### AIM
Please quote only the lines that start at the one with "points = [vertex.co" and go on to the last line of the data, both ends kept.
** Begin DATA EXTRACT **
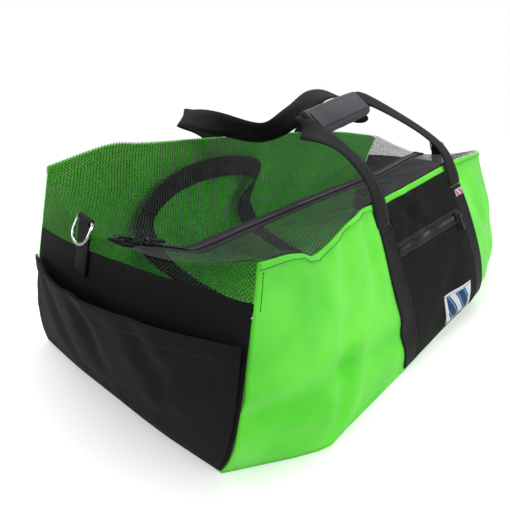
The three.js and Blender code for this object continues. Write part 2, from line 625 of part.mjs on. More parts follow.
// Stations where free webbing leaves a wall: beside its sewn leg, a share of the height further up.
const webMiddle = LAYER_GAP + WEB_THICK / 2;
const leave = (wall, leg, extra, lift, shift = 0) => {
  const u = lerp(...leg, 0.5);
  const shifted = shareAtX(wall.foot, wall.foot.getPoint(u).x + shift);
  const side = wall.at(leg[1], TACK_HEIGHT).sub(wall.at(leg[0], TACK_HEIGHT)).normalize();
  return [wall.at(shifted, TACK_HEIGHT + extra, webMiddle + lift), side];
};
const TACK_GAP = 1.2 / RIM_HEIGHT;
const SLOPED_TACK_GAP = 3.6 / RIM_HEIGHT;   // the back rim falls away along each leg
const TACK_LIFT = 0.8;

// The grip's own frame: its middle, its axis and the direction of the webbing's width in it.
const GRIP_MIDDLE = v3(HANDLE_OFFSET - 68, FRONT_RIM + 116, RIM_HEIGHT + 105);
const GRIP_AXIS = v3(1, 0.06, 0.05).normalize();
const GRIP_LEAN = v3(0, 0.8, 0.6);
const GRIP_WIDTH = GRIP_LEAN.clone()
  .addScaledVector(GRIP_AXIS, -GRIP_LEAN.dot(GRIP_AXIS)).normalize();
const onGrip = (distance) => GRIP_MIDDLE.clone().addScaledVector(GRIP_AXIS, distance);
const gripEnd = GRIP.length / 2;

const rimNear = v3(NEAR_LEG, FRONT_RIM, RIM_HEIGHT);
const rimFar = v3(FAR_LEG, FRONT_RIM, RIM_HEIGHT);
const frontHandle = [
  leave(frontWall, frontLegs[0], TACK_GAP, TACK_LIFT),
  leave(frontWall, frontLegs[0], 0.08, 4),
  [rimNear.clone().add(v3(-6, 10, 34)), v3(1, 0.2, 0)],
  [rimNear.clone().add(v3(-30, 52, 82)), v3(0.9, 0.5, 0.1)],
  [onGrip(-gripEnd - 20), v3(0.25, 0.8, 0.55)],
  [onGrip(-gripEnd), GRIP_WIDTH],
  [onGrip(-gripEnd / 2), GRIP_WIDTH],
  [onGrip(gripEnd / 2), GRIP_WIDTH],
  [onGrip(gripEnd), GRIP_WIDTH],
  [onGrip(gripEnd + 30), v3(0.2, 0.85, 0.5)],
  [rimFar.clone().add(v3(-18, 58, 62)), v3(0.75, 0.6, 0.2)],
  [rimFar.clone().add(v3(2, 10, 26)), v3(1, 0.2, 0)],
  leave(frontWall, frontLegs[1], 0.08, 4),
  leave(frontWall, frontLegs[1], TACK_GAP, TACK_LIFT),
];
addPart('front_handle', ribbon(frontHandle, WEB_WIDTH, WEB_THICK), WEBBING);

const backNear = v3(NEAR_LEG, BACK_RIM, BACK_HEIGHT);
const backFar = v3(FAR_LEG, BACK_RIM, BACK_HEIGHT - 38);
const backHandle = [
  leave(backWall, backLegs[0], SLOPED_TACK_GAP, TACK_LIFT),
  leave(backWall, backLegs[0], 0.05, 4),
  leave(backWall, backLegs[0], 0.14, 14, -18),
  [backNear.clone().add(v3(-84, 26, 46)), v3(0.9, 0.5, 0.3)],
  [backNear.clone().add(v3(-66, -44, 44)), v3(0.4, -0.5, 0.8)],
  [backNear.clone().add(v3(-10, -92, 26)), v3(0.2, -0.5, 0.9)],
  [backNear.clone().add(v3(42, -118, 50)), v3(0, 0.5, 0.9)],
  [backNear.clone().add(v3(96, -124, 76)), v3(0, 0.9, 0.3)],
  [backNear.clone().add(v3(170, -120, 64)), v3(0, 0.9, 0.2)],
  [backFar.clone().add(v3(62, -96, 42)), v3(0.3, 0.9, 0.2)],
  [backFar.clone().add(v3(84, -26, 30)), v3(0.9, 0.5, 0.2)],
  leave(backWall, backLegs[1], 0.14, 14, 12),
  leave(backWall, backLegs[1], 0.05, 4),
  leave(backWall, backLegs[1], SLOPED_TACK_GAP, TACK_LIFT),
];
addPart('back_handle', ribbon(backHandle, WEB_WIDTH, WEB_THICK), WEBBING);

// ---------------------------------------------------------------- wrap-around grip
const roundedBar = (width, height, radius) => {
  const shape = new THREE.Shape();
  const [x, y, r] = [width / 2, height / 2, Math.min(radius, height / 2 - 0.01)];
  shape.moveTo(-x + r, -y);
  shape.lineTo(x - r, -y);
  shape.absarc(x - r, -y + r, r, -Math.PI / 2, 0);
  shape.lineTo(x, y - r);
  shape.absarc(x - r, y - r, r, 0, Math.PI / 2);
  shape.lineTo(-x + r, y);
  shape.absarc(-x + r, y - r, r, Math.PI / 2, Math.PI);
  shape.lineTo(-x, -y + r);
  shape.absarc(-x + r, -y + r, r, Math.PI, Math.PI * 1.5);
  return shape;
};
const gripInner = { width: WEB_WIDTH + 2 * GRIP.play, height: WEB_THICK + 2 * GRIP.play };
const gripOuter = { width: gripInner.width + 2 * GRIP.wall, height: gripInner.height + 4 * GRIP.wall };
const gripShape = roundedBar(gripOuter.width, gripOuter.height, 7);
gripShape.holes.push(roundedBar(gripInner.width, gripInner.height, 1.5));
const alongBar = (shape, length, curveSegments = 4) =>
  new THREE.ExtrudeGeometry(shape, { depth: length, bevelEnabled: false, curveSegments })
    .translate(0, 0, -length / 2);
const gripFrame = new THREE.Group();
const gripUp = GRIP_AXIS.clone().cross(GRIP_WIDTH);
gripFrame.matrix.makeBasis(GRIP_WIDTH, gripUp, GRIP_AXIS).setPosition(GRIP_MIDDLE);
gripFrame.matrix.decompose(gripFrame.position, gripFrame.quaternion, gripFrame.scale);
bag.add(gripFrame);
addPart('grip_wrap', alongBar(gripShape, GRIP.length), WEBBING, gripFrame);

// The closing flap lies on the wrap's upper face and peels back about its rear edge.
const flapGeometry = box(GRIP.flap, GRIP.flapThick, GRIP.length - 8);
const flap = addPart('grip_flap', flapGeometry, PLASTIC, gripFrame);
const flapLift = gripOuter.height / 2 + LAYER_GAP + GRIP.flapThick / 2;
flap.position.set(-2, flapLift, 0);

// ---------------------------------------------------------------- standing ring tabs
const barRadius = RING.wire / 2;
const tabShape = () => {
  const inner = barRadius + RING_TAB.play;
  const outer = inner + RING_TAB.wall;
  const shape = new THREE.Shape();
  const half = RING_TAB.thick / 2;
  const lift = Math.sqrt(outer ** 2 - half ** 2);
  const angle = Math.atan2(-lift, half);
  shape.moveTo(-half, -RING_TAB.sewn - RING_TAB.stand);
  shape.lineTo(half, -RING_TAB.sewn - RING_TAB.stand);
  shape.lineTo(half, -lift);
  shape.absarc(0, 0, outer, angle, Math.PI - angle, false);
  shape.lineTo(-half, -RING_TAB.sewn - RING_TAB.stand);
  const hole = new THREE.Path();
  hole.absarc(0, 0, inner, 0, Math.PI * 2, true);
  shape.holes.push(hole);
  return shape;
};
// The ring is drawn in its plane: a straight bar through the tab's loop and a round bow below.
const ringGeometry = () => {
  const half = RING.inner / 2 + barRadius;
  const path = new THREE.CurvePath();
  const drop = RING.height - half;
  const arc = (x, y, start, end) => new THREE.CatmullRomCurve3(
    spread(start, end, 0.4).map((a) => v3(x + half * Math.cos(a), y + half * Math.sin(a), 0)),
  );
  path.add(new THREE.LineCurve3(v3(half, 0, 0), v3(half, -drop, 0)));
  path.add(arc(0, -drop, 0, -Math.PI));
  path.add(new THREE.LineCurve3(v3(-half, -drop, 0), v3(-half, 0, 0)));
  const circle = new THREE.Shape();
  circle.absarc(0, 0, barRadius, 0, Math.PI * 2);
  const bow = new THREE.ExtrudeGeometry(circle, {
    steps: 26,
    bevelEnabled: false,
    extrudePath: new THREE.CatmullRomCurve3(path.getSpacedPoints(30)),
    curveSegments: 4,
  });
  const bar = rod(barRadius, 2 * half + RING.wire * 0.9, 'x', 12);
  return geometryOf(solid(bow).add(solid(bar)));
};
const TAB_TURN = new THREE.Matrix4().makeBasis(v3(0, 0, 1), v3(-1, 0, 0), v3(0, -1, 0));
const RING_TILT = 0.28;           // how far the ring hangs out in front of its tab
const RING_AT = 0.66;             // share of the end's width, from the front
for (const [side, end] of Object.entries(ends)) {
  const u = side === 'near' ? RING_AT : 1 - RING_AT;
  const sewnAt = (w, lift) => end.lower.at(u, w, lift);
  const high = 0.99;
  const out = LAYER_GAP + RING_TAB.thick / 2 + 0.6;
  const top = sewnAt(high, out);
  const up = top.clone().sub(sewnAt(0.86, out)).normalize();
  const away = sewnAt(high, out + 5).sub(top);
  const frame = frameAt(top.addScaledVector(up, RING_TAB.stand), up.clone().negate(), away);
  bag.add(frame);
  const tab = addPart(`${side}_ring_tab`, alongBar(tabShape(), RING_TAB.width), WEBBING, frame);
  tab.quaternion.setFromRotationMatrix(TAB_TURN);
  const ring = addPart(`${side}_d_ring`, ringGeometry(), CHROME, frame);
  const hang = new THREE.Group();
  hang.rotation.y = -RING_TILT;
  ring.rotation.z = Math.PI / 2;
  hang.add(ring);
  frame.add(hang);
}

// ---------------------------------------------------------------- shoulder strap stowed inside
const INSIDE = FABRIC + LAYER_GAP + 6;
const onBackInside = (x, share, lift) => {
  const u = shareAtX(backWall.foot, x);
  const side = backWall.at(u + NUDGE, share).sub(backWall.at(u - NUDGE, share)).normalize();
  return [backWall.at(u, share, -INSIDE - lift), side];
};
const strapLow = FABRIC + LAYER_GAP + HOOK.wire / 2;
const strapEnds = {
  near: v3(NEAR_LEG - 60, BACK_RIM - 116, strapLow),
  far: v3(FAR_LEG - 60, BACK_RIM - 116, strapLow),
};
const strapStations = [
  [strapEnds.near.clone(), v3(1, 0, 0)],
  [strapEnds.near.clone().add(v3(0, 20, 1)), v3(1, 0, 0)],
  [strapEnds.near.clone().add(v3(-24, 58, 9)), v3(1, 0.2, 0)],
  [onBackInside(NEAR_LEG - 135, 0.28, 30)[0], v3(0.9, 0, -0.3)],
  [onBackInside(NEAR_LEG - 176, 0.56, 12)[0], v3(1, 0, -0.15)],
  [onBackInside(NEAR_LEG - 120, 0.78, 12)[0], v3(0.6, 0, -0.8)],
  [onBackInside(NEAR_LEG - 10, 0.84, 12)[0], v3(0, 0, -1)],
  [onBackInside(HANDLE_OFFSET - 20, 0.76, 12)[0], v3(-0.5, 0, -0.85)],
  [onBackInside(HANDLE_OFFSET - 36, 0.5, 14)[0], v3(-1, 0, 0)],
  [onBackInside(HANDLE_OFFSET + 16, 0.24, 30)[0], v3(-0.95, 0, 0.2)],
  [strapEnds.far.clone().add(v3(-16, 58, 9)), v3(-1, 0, 0)],
  [strapEnds.far.clone().add(v3(0, 20, 1)), v3(-1, 0, 0)],
  [strapEnds.far.clone(), v3(-1, 0, 0)],
];
addPart('stowed_strap', ribbon(strapStations, WEB_WIDTH, WEB_THICK, 18), WEBBING);

// A snap hook lies flat beyond each end of the strap: a slot for the webbing, a bow and a gate.
const hookGeometry = () => {
  const ring = (radius, height, x) => rod(radius, height, 'z', 20).translate(x, 0, 0);
  const outer = HOOK.radius + HOOK.wire;
  const centre = HOOK.stem + outer;
  const slotWidth = WEB_WIDTH + 3;
  const eye = solid(box(HOOK.wire * 3, slotWidth + 2 * HOOK.wire, HOOK.wire, HOOK.wire * 1.5, 0, 0))
    .subtract(solid(box(HOOK.wire, slotWidth, HOOK.wire * 2, HOOK.wire * 1.5, 0, 0)));
  const stemStart = HOOK.wire * 2.5;
  const stemEnd = centre - HOOK.radius - HOOK.wire / 2;
  const stem = solid(box(stemEnd - stemStart, HOOK.wire, HOOK.wire, (stemStart + stemEnd) / 2, 0, 0));
  const bow = solid(ring(outer, HOOK.wire, centre)).subtract(solid(ring(HOOK.radius, HOOK.wire * 2, centre)));
  const mouth = box(HOOK.radius * 1.3, HOOK.wire * 3, HOOK.wire * 2, centre, outer - HOOK.wire / 2, 0);
  return geometryOf(bow.subtract(solid(mouth)).add(stem).add(eye));
};
// The gate closes the bow's mouth and turns on its round end.
const gateThick = HOOK.wire * 0.7;
const gateGeometry = () => {
  const length = HOOK.radius * 1.3 - 2 * SEAM_GAP - gateThick / 2;
  const bar = box(length, gateThick, gateThick, -length / 2, 0, 0);
  return geometryOf(solid(bar).add(solid(rod(gateThick / 2, gateThick, 'z'))));
};
for (const [side, end] of Object.entries(strapEnds)) {
  const frame = new THREE.Group();
  frame.position.copy(end).add(v3(0, -LAYER_GAP * 2, 0));
  frame.rotation.z = -Math.PI / 2;
  bag.add(frame);
  addPart(`${side}_strap_hook`, hookGeometry(), CHROME, frame);
  const gate = addPart(`${side}_hook_gate`, gateGeometry(), CHROME, frame);
  const pivot = HOOK.stem + HOOK.radius * 1.65 + HOOK.wire - SEAM_GAP - gateThick / 2;
  gate.position.set(pivot, HOOK.radius + HOOK.wire / 2, 0);
}

// The frame's origin is under the middle of the whole bag.
const bounds = new THREE.Box3().setFromObject(bag);
const centre = bounds.getCenter(v3());
const part = new THREE.Group();
bag.position.set(-centre.x, -centre.y, -bounds.min.z);
part.add(bag);

export default part;
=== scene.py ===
# %% [markdown]
# # A mesh-topped gear bag, dressed in cloth
#
# The frame holds the bag as rigid panels: each cloth panel is a thin closed sheet with flat facets.
# Here every panel gets its cloth back. A panel's outer side is lifted off the frame, smoothed, given
# creases and ripples, and thickened again, so that seams still meet and layers still lie on each other.

# %% Load the frame
import json
import math
import bpy
import bmesh
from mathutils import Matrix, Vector, noise
from mathutils.bvhtree import BVHTree
from mathutils.interpolate import poly_3d_calc

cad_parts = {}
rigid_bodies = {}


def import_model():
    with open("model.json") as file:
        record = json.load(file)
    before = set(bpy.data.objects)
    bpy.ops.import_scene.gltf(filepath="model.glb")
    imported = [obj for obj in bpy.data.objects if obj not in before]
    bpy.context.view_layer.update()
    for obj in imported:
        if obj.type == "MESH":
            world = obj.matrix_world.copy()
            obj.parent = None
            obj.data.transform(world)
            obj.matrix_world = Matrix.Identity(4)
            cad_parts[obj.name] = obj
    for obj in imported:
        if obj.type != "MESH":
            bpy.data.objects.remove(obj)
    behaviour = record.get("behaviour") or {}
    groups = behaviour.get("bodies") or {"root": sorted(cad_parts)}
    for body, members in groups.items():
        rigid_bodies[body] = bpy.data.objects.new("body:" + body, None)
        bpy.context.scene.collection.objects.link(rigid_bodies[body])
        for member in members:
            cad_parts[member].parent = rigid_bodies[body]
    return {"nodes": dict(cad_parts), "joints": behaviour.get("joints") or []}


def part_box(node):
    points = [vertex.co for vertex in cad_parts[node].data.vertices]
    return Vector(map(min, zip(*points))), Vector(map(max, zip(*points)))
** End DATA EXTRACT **
### SOLVED PROBLEM
    points = [vertex.co for vertex in cad_parts[node].data.vertices]
    return Vector(map(min, zip(*points))), Vector(map(max, zip(*points)))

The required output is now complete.